The company had made considerable losses from its operations at Bedford Harbour prior to the change in the beneficial ownership of its shares and these losses were claimed by it as deductions during the income years which are the subject of these appeals, pursuant to the provisions of sec. 80 and 80AA of the Income Tax Assessment Act 1936 (as amended). The Commissioner claims that sec. 80E of the Act is not applicable and, in the notices of decision on the company's objections, he alleges:

``(a) the company, after the change of shareholders, did not carry on the same business as the business (if any) it carried on immediately before the change. In this connection the view is taken that the company's business after the change was that of a grazier whereas its earlier business was clover seed production;

(b) that the company, after the change of shareholders, derived income from a business it did not carry on, and/or from a transaction of a kind it had not entered into in the course of its business operations, before the change took place. In this context the operations of the company relative to the business it conducted in partnership (South Galway Trading Company and Argyle Downs Station partnerships) and from which it derived income after the change of shareholders are relevant.''

The sec. 80E provisions were first inserted in the Act in 1965, but a new subsec. 80E(1) was substituted for the previous subsec. (1) by the Income Tax Assessment Act 1973. However, such changes as are contained in the 1973 amendment, which is not applicable to the 1971 and 1972 financial years, are not relevant to the issues before me.
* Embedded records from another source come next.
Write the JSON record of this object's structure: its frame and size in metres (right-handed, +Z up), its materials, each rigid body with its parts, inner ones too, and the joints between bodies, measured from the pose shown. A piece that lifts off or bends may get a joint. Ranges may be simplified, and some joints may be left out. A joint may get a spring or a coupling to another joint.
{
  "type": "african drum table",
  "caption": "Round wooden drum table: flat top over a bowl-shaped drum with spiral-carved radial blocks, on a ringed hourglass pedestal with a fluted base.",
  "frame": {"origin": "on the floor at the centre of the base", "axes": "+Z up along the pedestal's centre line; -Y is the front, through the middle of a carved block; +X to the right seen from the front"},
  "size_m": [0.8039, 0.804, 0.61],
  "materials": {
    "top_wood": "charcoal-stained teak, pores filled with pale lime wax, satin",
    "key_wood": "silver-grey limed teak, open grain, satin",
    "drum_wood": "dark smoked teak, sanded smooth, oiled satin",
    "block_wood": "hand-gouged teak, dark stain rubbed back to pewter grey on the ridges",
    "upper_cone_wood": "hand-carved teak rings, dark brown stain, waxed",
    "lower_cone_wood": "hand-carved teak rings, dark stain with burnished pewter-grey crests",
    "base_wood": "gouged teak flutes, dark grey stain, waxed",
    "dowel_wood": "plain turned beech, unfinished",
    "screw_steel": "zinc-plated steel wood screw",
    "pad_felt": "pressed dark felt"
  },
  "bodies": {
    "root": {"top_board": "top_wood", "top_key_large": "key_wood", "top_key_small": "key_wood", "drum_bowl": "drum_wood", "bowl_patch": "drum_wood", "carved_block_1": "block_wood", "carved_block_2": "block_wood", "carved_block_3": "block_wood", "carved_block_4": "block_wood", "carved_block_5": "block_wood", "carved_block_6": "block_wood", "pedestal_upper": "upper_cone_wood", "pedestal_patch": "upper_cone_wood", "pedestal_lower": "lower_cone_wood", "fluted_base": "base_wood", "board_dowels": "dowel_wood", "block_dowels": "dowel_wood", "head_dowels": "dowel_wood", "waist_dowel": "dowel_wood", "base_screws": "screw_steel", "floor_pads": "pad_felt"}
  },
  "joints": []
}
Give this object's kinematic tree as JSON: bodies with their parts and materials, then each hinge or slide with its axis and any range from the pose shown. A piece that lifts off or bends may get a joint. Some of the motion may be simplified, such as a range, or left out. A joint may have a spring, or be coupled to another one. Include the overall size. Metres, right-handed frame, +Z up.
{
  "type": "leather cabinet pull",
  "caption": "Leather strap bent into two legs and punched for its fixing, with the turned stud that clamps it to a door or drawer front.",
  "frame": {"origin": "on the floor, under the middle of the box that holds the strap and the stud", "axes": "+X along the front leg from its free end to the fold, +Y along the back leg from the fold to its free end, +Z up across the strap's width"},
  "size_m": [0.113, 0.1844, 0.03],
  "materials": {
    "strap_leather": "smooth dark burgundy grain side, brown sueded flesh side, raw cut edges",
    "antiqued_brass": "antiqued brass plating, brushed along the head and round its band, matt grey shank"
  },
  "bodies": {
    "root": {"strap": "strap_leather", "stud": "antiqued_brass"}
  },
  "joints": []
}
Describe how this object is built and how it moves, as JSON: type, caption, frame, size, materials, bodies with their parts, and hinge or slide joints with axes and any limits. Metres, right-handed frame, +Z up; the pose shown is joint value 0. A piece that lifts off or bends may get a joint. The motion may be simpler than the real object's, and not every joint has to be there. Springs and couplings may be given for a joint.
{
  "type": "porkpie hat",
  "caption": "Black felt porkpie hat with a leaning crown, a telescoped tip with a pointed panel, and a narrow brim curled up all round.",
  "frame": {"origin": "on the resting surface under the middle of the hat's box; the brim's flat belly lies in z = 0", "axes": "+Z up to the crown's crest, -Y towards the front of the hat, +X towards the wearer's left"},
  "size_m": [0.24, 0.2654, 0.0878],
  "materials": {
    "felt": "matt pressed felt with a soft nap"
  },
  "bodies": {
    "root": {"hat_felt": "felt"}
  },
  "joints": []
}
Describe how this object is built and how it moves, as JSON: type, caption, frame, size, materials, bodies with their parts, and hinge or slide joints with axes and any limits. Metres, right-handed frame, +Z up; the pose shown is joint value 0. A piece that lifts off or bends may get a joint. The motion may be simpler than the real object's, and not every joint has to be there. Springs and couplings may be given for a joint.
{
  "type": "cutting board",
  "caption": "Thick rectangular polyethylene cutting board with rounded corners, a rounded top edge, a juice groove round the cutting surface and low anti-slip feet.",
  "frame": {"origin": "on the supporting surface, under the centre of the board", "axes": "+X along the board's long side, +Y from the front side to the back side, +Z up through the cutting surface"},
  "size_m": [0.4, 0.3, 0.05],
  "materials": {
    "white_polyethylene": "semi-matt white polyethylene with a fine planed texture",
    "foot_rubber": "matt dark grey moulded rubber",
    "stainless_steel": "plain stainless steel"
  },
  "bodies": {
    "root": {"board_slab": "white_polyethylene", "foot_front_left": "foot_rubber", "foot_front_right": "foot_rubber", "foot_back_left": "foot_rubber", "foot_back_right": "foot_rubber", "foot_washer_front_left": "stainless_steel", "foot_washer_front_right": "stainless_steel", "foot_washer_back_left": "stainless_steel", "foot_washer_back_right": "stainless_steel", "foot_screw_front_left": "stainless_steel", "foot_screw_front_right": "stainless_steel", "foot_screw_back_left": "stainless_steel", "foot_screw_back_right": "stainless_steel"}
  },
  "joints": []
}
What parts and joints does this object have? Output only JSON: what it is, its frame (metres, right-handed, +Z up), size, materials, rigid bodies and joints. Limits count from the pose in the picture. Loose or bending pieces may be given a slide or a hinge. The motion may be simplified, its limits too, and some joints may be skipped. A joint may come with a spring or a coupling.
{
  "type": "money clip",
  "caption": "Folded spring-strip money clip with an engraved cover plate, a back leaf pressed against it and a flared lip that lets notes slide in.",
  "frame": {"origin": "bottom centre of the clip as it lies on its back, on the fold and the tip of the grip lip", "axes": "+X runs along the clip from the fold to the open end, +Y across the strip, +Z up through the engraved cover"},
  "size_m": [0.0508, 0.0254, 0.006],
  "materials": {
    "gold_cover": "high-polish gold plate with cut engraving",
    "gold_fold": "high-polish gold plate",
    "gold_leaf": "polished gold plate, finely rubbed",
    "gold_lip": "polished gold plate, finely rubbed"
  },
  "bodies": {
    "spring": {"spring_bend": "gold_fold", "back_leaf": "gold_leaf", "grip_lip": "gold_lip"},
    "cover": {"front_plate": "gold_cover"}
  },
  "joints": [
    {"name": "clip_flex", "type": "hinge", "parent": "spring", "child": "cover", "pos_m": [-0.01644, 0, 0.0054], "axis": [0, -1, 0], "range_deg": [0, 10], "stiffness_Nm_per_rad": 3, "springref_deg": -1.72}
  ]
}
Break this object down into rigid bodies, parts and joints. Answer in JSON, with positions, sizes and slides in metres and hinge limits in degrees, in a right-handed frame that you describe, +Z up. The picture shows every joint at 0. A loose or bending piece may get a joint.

The material words of the subsection, which provides that losses of previous years may be taken into account for the purposes of sec. 80 or 80AA where there has been such a change in the beneficial ownership of shares as has occurred in the instant case, are para. (b) and (c) which require that:

``(b) the... company carried on at all times during the year of income the same business as it carried on immediately before the change referred to in paragraph (a) took place; and

(c) the... company did not, at any time during the year of income, derive income from a business of a kind that it did not carry on, or from a transaction of a kind that it had not entered into in the course of its business operations, before the change took place.''

The questions for my determination are whether, within the meaning of sec. 80E(1), the company has carried on at all times during all or any of the three relevant income years ``the same business'' as it carried on immediately before March 1969, and whether at any time during each of those years it has derived income from ``a business of a kind'' that it did not carry on, or ``from a transaction of a kind'' that it had not entered into in the course of its business operations, before March 1969.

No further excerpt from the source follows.